A 2017 prospective, nonblinded, randomized trial from Switzerland, excluded from the 2018 Cochrane review, compared oral cyanocobalamin therapy with intramuscular hydroxocobalamin therapy in 37 patients (mean age = 49.5 years; 60.5% women) with vitamin B12 deficiency (less than 200 pg per mL).3 The oral group received 1,000 mcg of cyanocobalamin per day through an electronically monitored punch card (99.6% adherence by pill count), and the intramuscular group received 1,000 mcg of hydroxocobalamin weekly for four weeks. There was no significant difference in the primary outcome of normalization of vitamin B12 levels at 28 days between the intramuscular and oral groups (100% vs. 84.2%; P > .05). 

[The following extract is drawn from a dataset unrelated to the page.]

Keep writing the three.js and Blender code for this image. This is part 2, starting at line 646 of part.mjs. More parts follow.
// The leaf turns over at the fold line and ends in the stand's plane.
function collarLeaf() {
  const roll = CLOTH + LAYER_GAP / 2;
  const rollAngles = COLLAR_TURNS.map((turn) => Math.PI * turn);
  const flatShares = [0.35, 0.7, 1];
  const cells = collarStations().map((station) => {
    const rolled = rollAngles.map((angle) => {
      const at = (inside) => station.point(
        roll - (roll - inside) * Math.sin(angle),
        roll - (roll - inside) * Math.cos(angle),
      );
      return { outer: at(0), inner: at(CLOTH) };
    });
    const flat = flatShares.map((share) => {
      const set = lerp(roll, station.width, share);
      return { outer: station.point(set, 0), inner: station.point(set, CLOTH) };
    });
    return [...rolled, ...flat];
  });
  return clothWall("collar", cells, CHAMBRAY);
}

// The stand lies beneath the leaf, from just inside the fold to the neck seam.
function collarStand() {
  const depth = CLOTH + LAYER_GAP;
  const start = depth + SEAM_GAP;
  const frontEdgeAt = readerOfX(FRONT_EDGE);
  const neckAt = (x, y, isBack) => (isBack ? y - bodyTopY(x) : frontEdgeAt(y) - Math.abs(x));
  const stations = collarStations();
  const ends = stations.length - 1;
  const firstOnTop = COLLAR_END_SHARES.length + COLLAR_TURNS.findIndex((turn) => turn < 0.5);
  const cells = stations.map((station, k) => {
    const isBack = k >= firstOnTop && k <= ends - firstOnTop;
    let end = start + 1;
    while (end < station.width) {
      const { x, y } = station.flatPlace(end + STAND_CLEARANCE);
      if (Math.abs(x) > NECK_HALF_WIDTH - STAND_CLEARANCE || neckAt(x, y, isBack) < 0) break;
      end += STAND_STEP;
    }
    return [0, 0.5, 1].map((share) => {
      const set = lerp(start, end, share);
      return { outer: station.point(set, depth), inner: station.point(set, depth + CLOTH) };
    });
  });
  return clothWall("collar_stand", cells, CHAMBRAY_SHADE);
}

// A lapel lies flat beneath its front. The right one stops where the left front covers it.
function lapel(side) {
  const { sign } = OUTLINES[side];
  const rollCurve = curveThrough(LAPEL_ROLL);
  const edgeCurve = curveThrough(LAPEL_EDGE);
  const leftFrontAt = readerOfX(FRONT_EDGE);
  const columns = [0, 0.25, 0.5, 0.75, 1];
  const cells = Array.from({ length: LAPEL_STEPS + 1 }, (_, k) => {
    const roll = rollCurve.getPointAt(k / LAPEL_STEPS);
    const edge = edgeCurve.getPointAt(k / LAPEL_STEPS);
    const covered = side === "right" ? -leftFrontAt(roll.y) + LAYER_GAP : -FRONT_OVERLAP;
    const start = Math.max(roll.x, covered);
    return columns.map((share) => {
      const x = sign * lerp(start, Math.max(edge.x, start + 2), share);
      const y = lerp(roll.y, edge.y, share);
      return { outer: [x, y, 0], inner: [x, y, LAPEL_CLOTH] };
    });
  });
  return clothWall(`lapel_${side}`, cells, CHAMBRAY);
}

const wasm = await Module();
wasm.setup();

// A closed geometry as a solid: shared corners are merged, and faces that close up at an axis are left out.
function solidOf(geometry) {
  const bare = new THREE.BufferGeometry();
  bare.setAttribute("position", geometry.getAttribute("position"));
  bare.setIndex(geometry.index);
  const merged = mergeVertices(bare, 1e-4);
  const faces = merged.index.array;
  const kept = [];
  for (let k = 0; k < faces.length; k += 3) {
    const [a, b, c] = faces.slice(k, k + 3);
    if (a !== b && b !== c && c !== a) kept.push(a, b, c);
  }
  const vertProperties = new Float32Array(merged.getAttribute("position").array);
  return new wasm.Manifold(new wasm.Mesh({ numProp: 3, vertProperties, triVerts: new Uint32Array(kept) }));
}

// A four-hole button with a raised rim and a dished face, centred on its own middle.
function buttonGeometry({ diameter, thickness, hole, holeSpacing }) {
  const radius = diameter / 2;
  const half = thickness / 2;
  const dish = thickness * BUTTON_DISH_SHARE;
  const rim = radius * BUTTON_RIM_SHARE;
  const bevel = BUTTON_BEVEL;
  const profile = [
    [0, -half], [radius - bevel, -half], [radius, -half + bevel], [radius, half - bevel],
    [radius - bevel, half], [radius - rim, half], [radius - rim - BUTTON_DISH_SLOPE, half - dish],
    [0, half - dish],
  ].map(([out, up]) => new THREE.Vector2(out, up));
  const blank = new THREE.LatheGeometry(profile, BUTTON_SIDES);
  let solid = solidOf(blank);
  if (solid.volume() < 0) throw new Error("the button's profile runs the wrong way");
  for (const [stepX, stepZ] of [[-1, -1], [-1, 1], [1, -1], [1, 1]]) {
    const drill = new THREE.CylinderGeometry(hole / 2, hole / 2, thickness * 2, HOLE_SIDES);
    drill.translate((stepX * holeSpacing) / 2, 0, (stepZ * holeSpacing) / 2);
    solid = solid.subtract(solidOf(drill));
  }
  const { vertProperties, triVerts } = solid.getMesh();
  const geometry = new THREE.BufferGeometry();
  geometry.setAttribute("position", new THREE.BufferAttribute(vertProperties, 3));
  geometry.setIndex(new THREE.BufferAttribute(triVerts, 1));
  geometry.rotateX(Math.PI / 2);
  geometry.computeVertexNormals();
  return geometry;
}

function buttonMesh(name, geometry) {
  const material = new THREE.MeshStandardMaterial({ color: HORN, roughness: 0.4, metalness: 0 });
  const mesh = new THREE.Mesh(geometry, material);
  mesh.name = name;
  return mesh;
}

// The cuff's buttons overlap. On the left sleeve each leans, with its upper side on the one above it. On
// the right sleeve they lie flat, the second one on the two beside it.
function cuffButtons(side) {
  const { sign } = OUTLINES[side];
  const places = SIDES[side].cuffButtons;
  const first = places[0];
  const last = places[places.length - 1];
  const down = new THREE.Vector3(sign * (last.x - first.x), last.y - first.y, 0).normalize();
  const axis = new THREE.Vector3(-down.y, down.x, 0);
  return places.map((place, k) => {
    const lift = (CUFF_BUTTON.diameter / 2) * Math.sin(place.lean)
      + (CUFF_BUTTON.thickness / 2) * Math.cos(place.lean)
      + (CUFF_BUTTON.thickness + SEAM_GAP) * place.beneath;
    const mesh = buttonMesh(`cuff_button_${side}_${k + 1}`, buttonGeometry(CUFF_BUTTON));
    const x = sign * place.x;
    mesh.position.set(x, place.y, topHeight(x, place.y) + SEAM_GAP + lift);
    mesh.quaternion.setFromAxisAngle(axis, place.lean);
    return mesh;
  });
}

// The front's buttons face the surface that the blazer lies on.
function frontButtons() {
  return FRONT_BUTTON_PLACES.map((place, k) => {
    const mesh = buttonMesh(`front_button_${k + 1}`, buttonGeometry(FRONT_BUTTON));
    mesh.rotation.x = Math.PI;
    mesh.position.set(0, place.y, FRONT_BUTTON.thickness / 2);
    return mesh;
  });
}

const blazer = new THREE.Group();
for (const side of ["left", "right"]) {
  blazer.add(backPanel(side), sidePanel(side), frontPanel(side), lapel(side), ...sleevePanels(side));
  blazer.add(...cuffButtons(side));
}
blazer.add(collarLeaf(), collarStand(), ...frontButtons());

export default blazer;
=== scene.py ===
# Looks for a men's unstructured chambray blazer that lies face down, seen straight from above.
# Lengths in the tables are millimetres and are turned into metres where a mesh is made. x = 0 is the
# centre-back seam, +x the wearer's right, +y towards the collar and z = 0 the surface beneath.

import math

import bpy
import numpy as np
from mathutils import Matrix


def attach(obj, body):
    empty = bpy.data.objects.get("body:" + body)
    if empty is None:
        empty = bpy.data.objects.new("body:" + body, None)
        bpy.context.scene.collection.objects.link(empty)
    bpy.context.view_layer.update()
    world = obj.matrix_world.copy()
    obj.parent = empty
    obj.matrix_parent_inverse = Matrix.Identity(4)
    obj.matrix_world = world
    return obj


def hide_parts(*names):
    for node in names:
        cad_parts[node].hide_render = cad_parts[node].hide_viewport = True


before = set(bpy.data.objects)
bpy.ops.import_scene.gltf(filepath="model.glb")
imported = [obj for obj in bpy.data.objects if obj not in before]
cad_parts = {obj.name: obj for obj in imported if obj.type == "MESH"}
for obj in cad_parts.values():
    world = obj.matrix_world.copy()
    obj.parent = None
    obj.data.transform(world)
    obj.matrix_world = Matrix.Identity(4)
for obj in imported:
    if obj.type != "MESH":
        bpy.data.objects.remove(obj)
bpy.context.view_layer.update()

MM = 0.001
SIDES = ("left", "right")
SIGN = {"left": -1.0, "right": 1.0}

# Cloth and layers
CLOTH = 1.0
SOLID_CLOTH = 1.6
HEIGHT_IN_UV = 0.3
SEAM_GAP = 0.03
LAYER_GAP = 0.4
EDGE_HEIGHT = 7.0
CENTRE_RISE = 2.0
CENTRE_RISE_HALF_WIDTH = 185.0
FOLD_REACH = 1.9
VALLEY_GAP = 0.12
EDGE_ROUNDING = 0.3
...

A 2003 prospective case series involved patients with vitamin B12 deficiency (n = 50) who were receiving 1,000 mcg of intramuscular hydroxocobalamin every three months.4 The investigators evaluated the effect of changing from intramuscular to oral vitamin B12 supplementation on vitamin B12 levels. Patients were recruited from a general practice in the United Kingdom and were 31 to 90 years of age, and 66% were women. After patients received the final hydroxocobalamin injection, their vitamin B12 levels were monitored at weeks 2, 4, 8, and 12, and then every 12 weeks. When serum vitamin B12 levels were measured at the 25th percentile (418 pg per mL [308.40 pmol per L]) of the reference range (180 to 1,132 pg per mL [132.80 to 835.19 pmol per L]), patients were switched to 1,000 mcg of oral cyanocobalamin per day. Study duration was six to 18 months in 48 patients and up to three months in two patients. Patients were monitored to determine if there was need to restart intramuscular supplementation, which was defined as a vitamin B12 level below 275 pg per mL (202.90 pmol per L). Serum vitamin B12 levels at the start of oral therapy (median = 410 pg per mL [302.50 pmol per L]) increased and then plateaued at three months (median = 1,164 pg per mL [858.80 pmol per L]), with no patients meeting criteria to restart intramuscular supplementation. Ten patients (20%) dropped out, predominantly for social reasons.